Two tails, Maddie. Patrick Kirin says that means the fox knows magic and is getting older and wiser, that the kitsune gain tails as they age.

I don’t know about wiser.

Here I go, flying as only I can. On four feet. Flying to you, Henry, Papa, Mama, and your little one, who must be born by now. I bet he’s just as handsome as his dad, and just as perfect as his mom.

Four feet. Better than two.


From the diary of Madeleine Little

August 3, 1947

It’s Ricky’s birthday today and he asked me if I’d seen a white fox jumping around the field. He’s seen her before, but he’s really too little to remember. In fact, she’s led him back to the house on a couple occasions when he’s slipped out to go play with the chickens, despite that Papa scolds him gently whenever Ricky messes with his favorite hens.

Every time that Henry sees her, it hurts him.

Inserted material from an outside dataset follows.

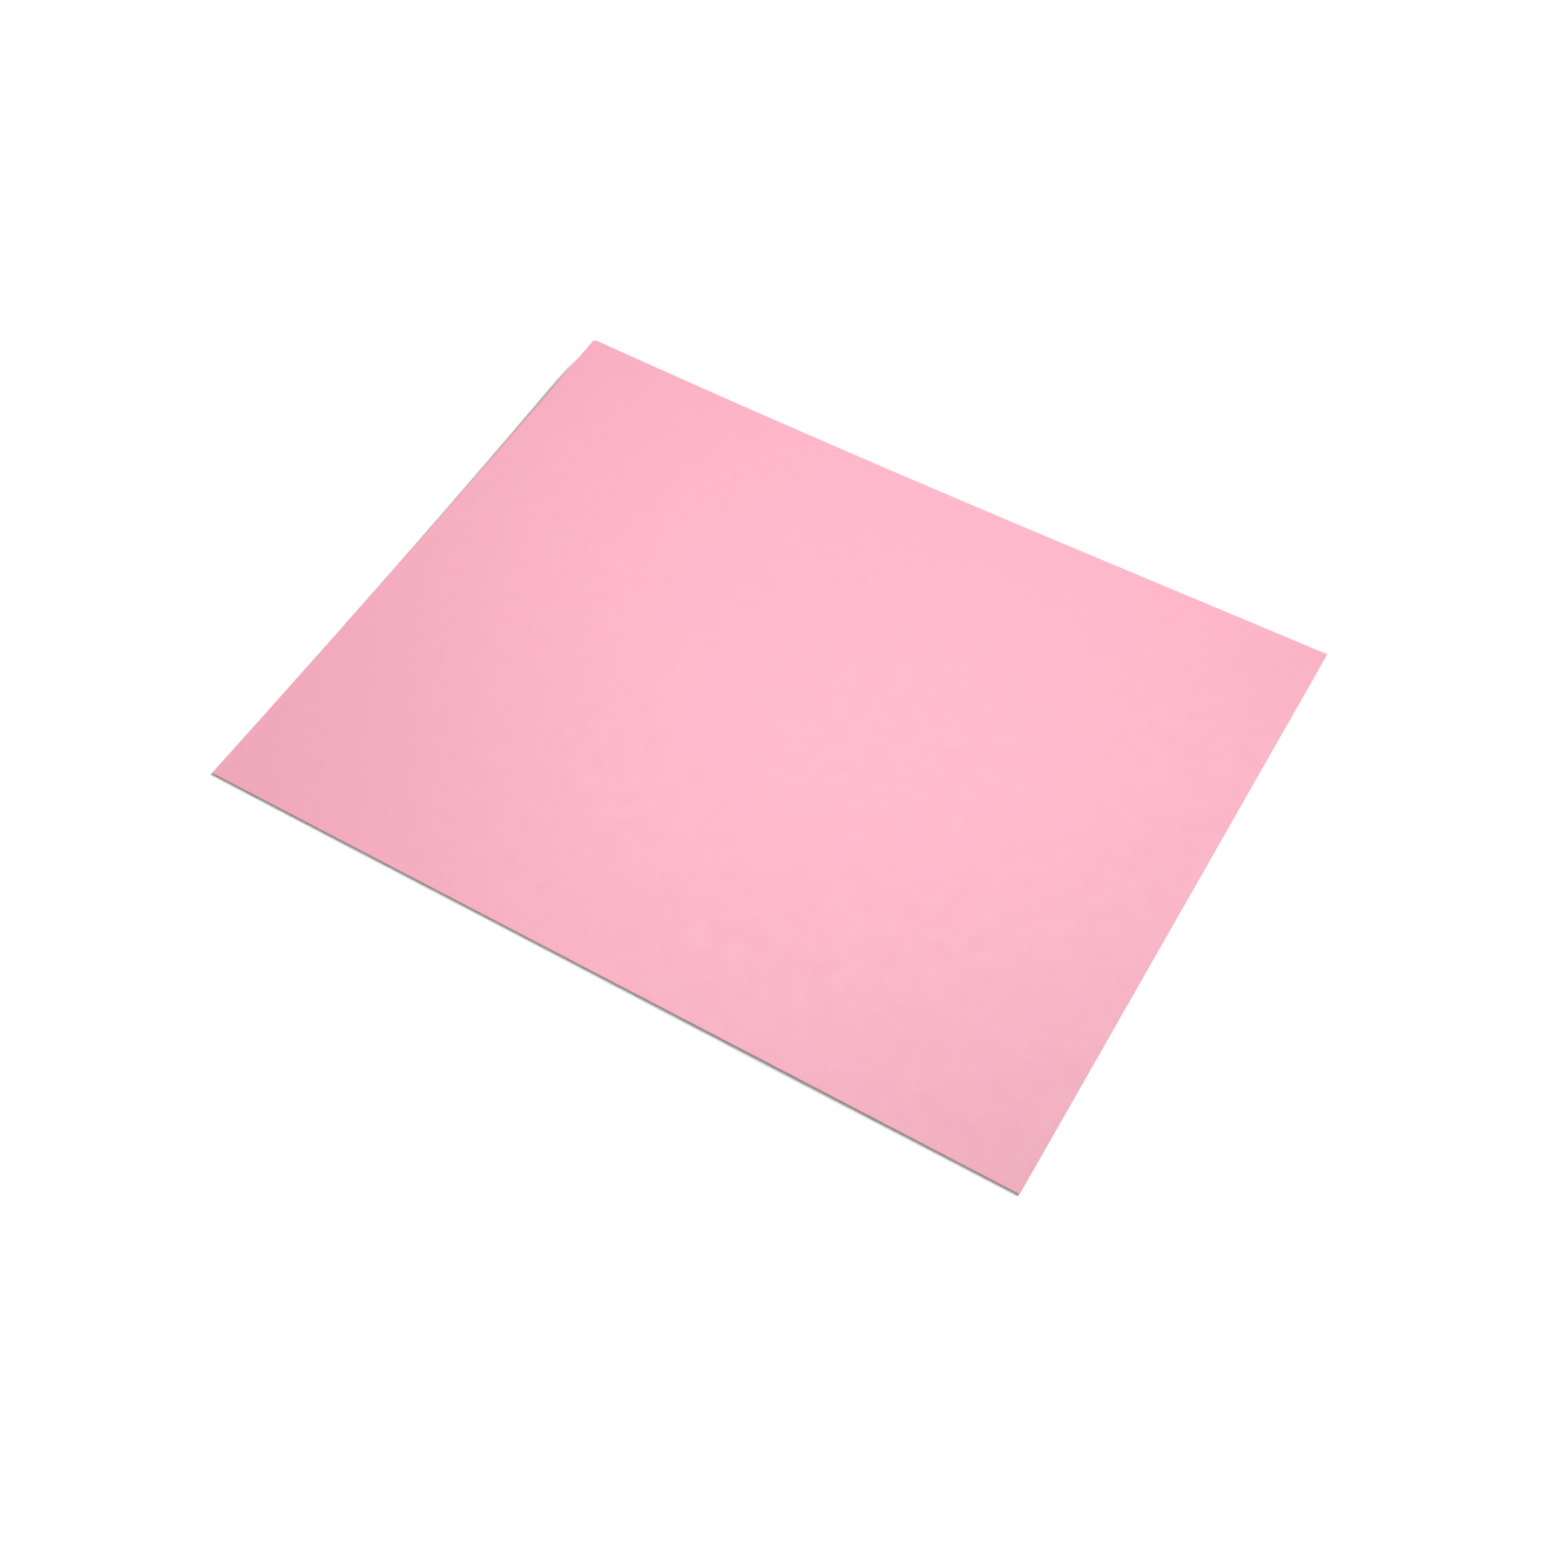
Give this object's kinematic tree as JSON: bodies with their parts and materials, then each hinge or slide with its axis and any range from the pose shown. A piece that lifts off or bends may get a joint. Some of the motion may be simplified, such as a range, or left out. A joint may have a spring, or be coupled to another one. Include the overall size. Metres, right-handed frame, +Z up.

I know that his surgery didn’t work for his back, and that he couldn’t leave us crazy Wagners (and two Littles). He’s stuck here with us. But he’s being the best Uncle that he could ever be. Honestly, Ricky has taken to Henry, and the few times that I ever hear Henry laugh anymore is when Ricky is chattering at him, telling his Uncle stories that only make sense to a child.

I wish Keiko could’ve been here to see Ricky’s cheeks puff up as he blew out his candles. I know she would’ve stuck some frosting on his nose, and laughed her yipping laugh.

That twin of mine met my eye, and I could tell he was thinking the same thing.


From the diary of Madeleine Little

November 28, 1947

I went out into the field at midnight yesterday, like we used to every Thanksgiving, wandering under the stars right next to the lake. I didn’t expect it, but Henry was there too, and he smiled when he saw me. He pointed to the mud splattered on his clothes, and then to the three-tailed white fox with just as much mud on her fur.

Come back to us, Keiko,” I told the fox, hoping as I do every year for her to understand me.

Her tails made silvery sparks in the air, as if she were laughing at us.

Maybe she was.

Then her dark eyes looked at Henry and she flicked her three tails against his side, splattering more mud on his pants. The sparks—that crazy fox-fire—blazed, and it seemed to engulf Henry. I was scared and Henry cried out in surprise, but then his back arched.

He started to change. Before I knew it a bright red fox was standing next to her.

They ran off into the field together with all of the happy cries of wild foxes.

I have a feeling that Ricky and I will see them again when spring rolls around.